A look at why we shouldn’t take the Trump administration’s attacks on the media lightly.
The Trump administration accuses experienced journalists and established news outlets, be they print, online or broadcast media, of being ‘fake news’. His understanding of fake news seems to be: coverage of something he has done that he doesn’t want people to hear about, or that is unflattering to him. Trump himself insults and shouts down journalists who ask questions he doesn’t want to answer. Yet he is addicted to attention and publicity.
Another name for going straight to the audience, with a message controlled only by the sender and which presents ‘alternative facts’ rather than truth, is ‘propaganda’.
Propaganda is the grandfather of fake news. It’s supported and enabled by decrying genuine, verifiable news reports and declaring them lies; accusing journalists of dishonesty and undermining anyone or any publication that reports the facts in a way the propagandists don’t want.
Gorka’s comments about going straight to the audience through Twitter or You Tube – the popular media platforms of the day – remind me of Goebbels’ interest in the use of radio in Nazi Germany.
What Goebbels did next was take control of the media and ban the publication or broadcast of anything that deviated from the party line. Propaganda was a step on the road to state control of the media – so the audience only hears what those in power want them to.
I grant you there are elements of modern mass media that don’t help in refuting criticism of journalism. If you take the sort of newspapers and websites that run on celebrity ‘news’ and gossip, together with mass circulation tabloids that have (or still) dedicate themselves to running salacious, tawdry or trivial stories about people of little consequence, but who happen to be in the public eye, then add in the shame of the phone hacking scandal – you have a picture of journalism and journalists as doing anything to get a story – including sometimes making things up. At best it’s amoral, at worst immoral, but that’s a very narrow and very specific slice of journalism. It’s also true there are individual publications and broadcasters – even established ones – who publish through an editorially biased lens, but they are not representative of journalism or the media as a whole either.
I trained and qualified as a journalist and the unethical minority I describe above doesn’t reflect the sort of journalist I was taught to be. Integrity, ethics and balance were things drummed into us along with encouragement to be obsessed by accuracy and committed to checking – by which I mean verifying – facts. Training included practical journalism, media law and public affairs. As well as teaching us about local and central government and the workings of the state, the latter explained the role of journalists and the media in holding those in power to account.
Reporting on those in/with power is a vital part of democracy. A free press has the right – and the duty – to do that. Journalists have the skills and experience to gather and report on the happenings of the day and communicate them to the wider public. Once with the audience they too are empowered to hold those in authority to account.

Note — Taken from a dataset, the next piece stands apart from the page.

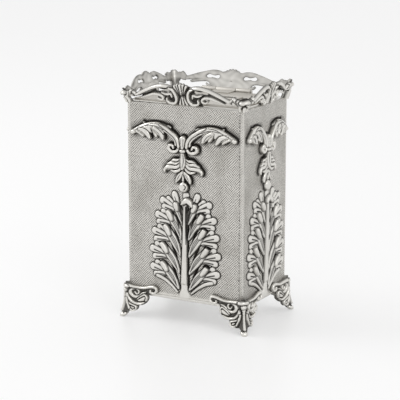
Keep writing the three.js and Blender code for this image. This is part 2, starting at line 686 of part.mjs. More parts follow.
// Hinge: two knuckles on the frame, one between them on the lid, and a pin with a head at each end.
const middleEnd = middleKnuckleLength / 2;
const outerStart = middleEnd + knuckleGap;
const outerEnd = outerStart + endKnuckleLength;

function knuckle(low, high, leafFront, leafBack, leafFoot) {
  const leafPlate = block([low, leafFront, leafFoot], [high, leafBack, leafFoot + leafThickness]);
  const bore = crossRod(pinRadius + pinClearance, low - overrun, high + overrun, roundSides);
  const barrel = crossRod(knuckleRadius, low, high, roundSides);
  return geometryOf(joined([barrel, leafPlate]).subtract(solidOf(bore)));
}

const frameLeafBack = halfDepth - galleryThickness - castSeam;
const lidLeafFront = lidBack - lidLeafLength;
const lidKnuckle = knuckle(-middleEnd, middleEnd, lidLeafFront, hingePlace, lidTop);
addMesh(box, "lid_knuckle", lidKnuckle, polished);
const leftKnuckle = knuckle(-outerEnd, -outerStart, hingePlace, frameLeafBack, frameTop);
addMesh(box, "left_frame_knuckle", leftKnuckle, polished);
const rightKnuckle = knuckle(outerStart, outerEnd, hingePlace, frameLeafBack, frameTop);
addMesh(box, "right_frame_knuckle", rightKnuckle, polished);

const pinEnd = outerEnd + runningGap;
const pin = joined([
  crossRod(pinRadius, -pinEnd, pinEnd, roundSides),
  crossRod(pinHeadRadius, -pinEnd - pinHeadLength, -pinEnd, roundSides),
  crossRod(pinHeadRadius, pinEnd, pinEnd + pinHeadLength, roundSides),
]);
addMesh(box, "hinge_pin", geometryOf(pin), polished);

// Catch: a bud-shaped knob whose spindle passes through the lid, a collar, an arm under the frame,
// and a nut.
const knobFoot = lidTop + runningGap;
const armFoot = armTop - armThickness;
const nutFoot = armFoot - nutThickness;
const knobProfileShare = [[0, 0], [0.75, 0], [0.6, 0.2], [1, 0.5], [0.85, 0.78], [0.35, 0.95], [0, 1]];
const knobProfile = knobProfileShare.map(([r, z]) => new THREE.Vector2(r * knobRadius, z * knobHeight));
const knobHead = new THREE.LatheGeometry(knobProfile, roundSides);
knobHead.rotateX(Math.PI / 2).translate(0, 0, knobFoot);
const spindle = rod(spindleRadius, nutFoot - spindleEnd, knobFoot + knobHeight / 2, roundSides);

const catchPlace = new THREE.Group();
catchPlace.position.y = knobPlace;
box.add(catchPlace);
addMesh(catchPlace, "catch_knob", geometryOf(joined([knobHead, spindle])), polished);

// A flat piece on the spindle, with its clearance hole.
function threaded(solid, low, high) {
  const hole = rod(spindleRadius + spindleClearance, low - overrun, high + overrun, roundSides);
  return geometryOf(solid.subtract(solidOf(hole)));
}

const collarTop = frameTop - runningGap;
const collar = solidOf(rod(collarRadius, armTop, collarTop, roundSides));
addMesh(catchPlace, "catch_collar", threaded(collar, armTop, collarTop), polished);

const armStart = -armTail + armWidth / 2;
const armEnd = armReach - armWidth / 2;
const arm = joined([
  block([armStart, -armWidth / 2, armFoot], [armEnd, armWidth / 2, armTop]),
  rod(armWidth / 2, armFoot, armTop, roundSides).translate(armStart, 0, 0),
  rod(armWidth / 2, armFoot, armTop, roundSides).translate(armEnd, 0, 0),
  rod(collarRadius, armFoot, armTop, roundSides),
]);
addMesh(catchPlace, "catch_arm", threaded(arm, armFoot, armTop), polished);

const nut = solidOf(rod(nutRadius, nutFoot, armFoot, 6));
addMesh(catchPlace, "catch_nut", threaded(nut, nutFoot, armFoot), polished);

export default box;
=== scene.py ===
# A silver charity box on four cast feet: hatched walls with a raised palm, cast garlands, a pierced
# gallery that leans out round the top, and a hinged lid with a coin slot.
# Metres, +Z up. The origin is on the floor under the middle of the box. The front faces -Y.

import math

import bpy
import numpy as np
from mathutils import Matrix, Vector


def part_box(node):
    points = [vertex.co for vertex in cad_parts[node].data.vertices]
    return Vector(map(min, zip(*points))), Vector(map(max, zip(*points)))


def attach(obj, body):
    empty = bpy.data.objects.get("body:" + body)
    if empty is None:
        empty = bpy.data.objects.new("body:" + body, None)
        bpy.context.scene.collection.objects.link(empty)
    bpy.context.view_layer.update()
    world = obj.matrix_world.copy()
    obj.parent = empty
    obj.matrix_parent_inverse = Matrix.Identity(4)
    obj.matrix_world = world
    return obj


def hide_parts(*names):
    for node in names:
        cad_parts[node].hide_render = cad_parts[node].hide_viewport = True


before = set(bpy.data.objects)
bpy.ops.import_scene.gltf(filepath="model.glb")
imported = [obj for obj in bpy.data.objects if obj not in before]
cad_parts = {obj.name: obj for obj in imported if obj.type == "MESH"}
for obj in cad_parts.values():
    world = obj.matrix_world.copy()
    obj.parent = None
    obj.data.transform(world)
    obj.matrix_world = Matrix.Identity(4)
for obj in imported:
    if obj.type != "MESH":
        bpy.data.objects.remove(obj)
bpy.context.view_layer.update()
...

The freedom and, very importantly, the diversity of news media is a vital part of democracy. When it is criticised and derided, as it has been by the Trump administration, then it is doing its job. The audience might also reasonably ask what those doing the criticising, especially when it’s so vehement, have to hide.
The media may not be perfect but there is a wide a range of diverse news outlets, staffed by journalists with integrity. Such journalists understand their duty, first and foremost, is to their readers, viewers and listeners through balanced reporting of facts so the audience reads, hears or sees both sides of a story.
A state-controlled media tells only one side of the story – and it’s likely to be a fairy story. It does not hold those in power to account, it merely tells what the administration running that state wants people to hear.
A free press, by which I mean professional news-gatherers, reporters and journalists publishing online, in print or via broadcast news without editorial interference by the state (or private owners), is worth defending against attack – because an attack on a free press is also an attack on democracy. In return a free press offers a line of defence against those who would attack democracy.
Good journalism is all about asking questions, especially of those in or with power. As we’ve witnessed Donald Trump doesn’t seem to like good journalism. He sees it as fake news. The late Tony Benn – a former MP but also a member of the National Union of Journalists – came up with five vital questions to put to people in power.
“What power have you got?
“Where did you get it from?
“In whose interests do you use it?
“To whom are you accountable?
“How do we get rid of you?”
“Anyone who cannot answer the last of those questions does not live in a democratic system.”
Refusing to answer questions and trying to put a stop to those asking them is an abuse of democratic power. We should look on it as a warning sign of what is to come.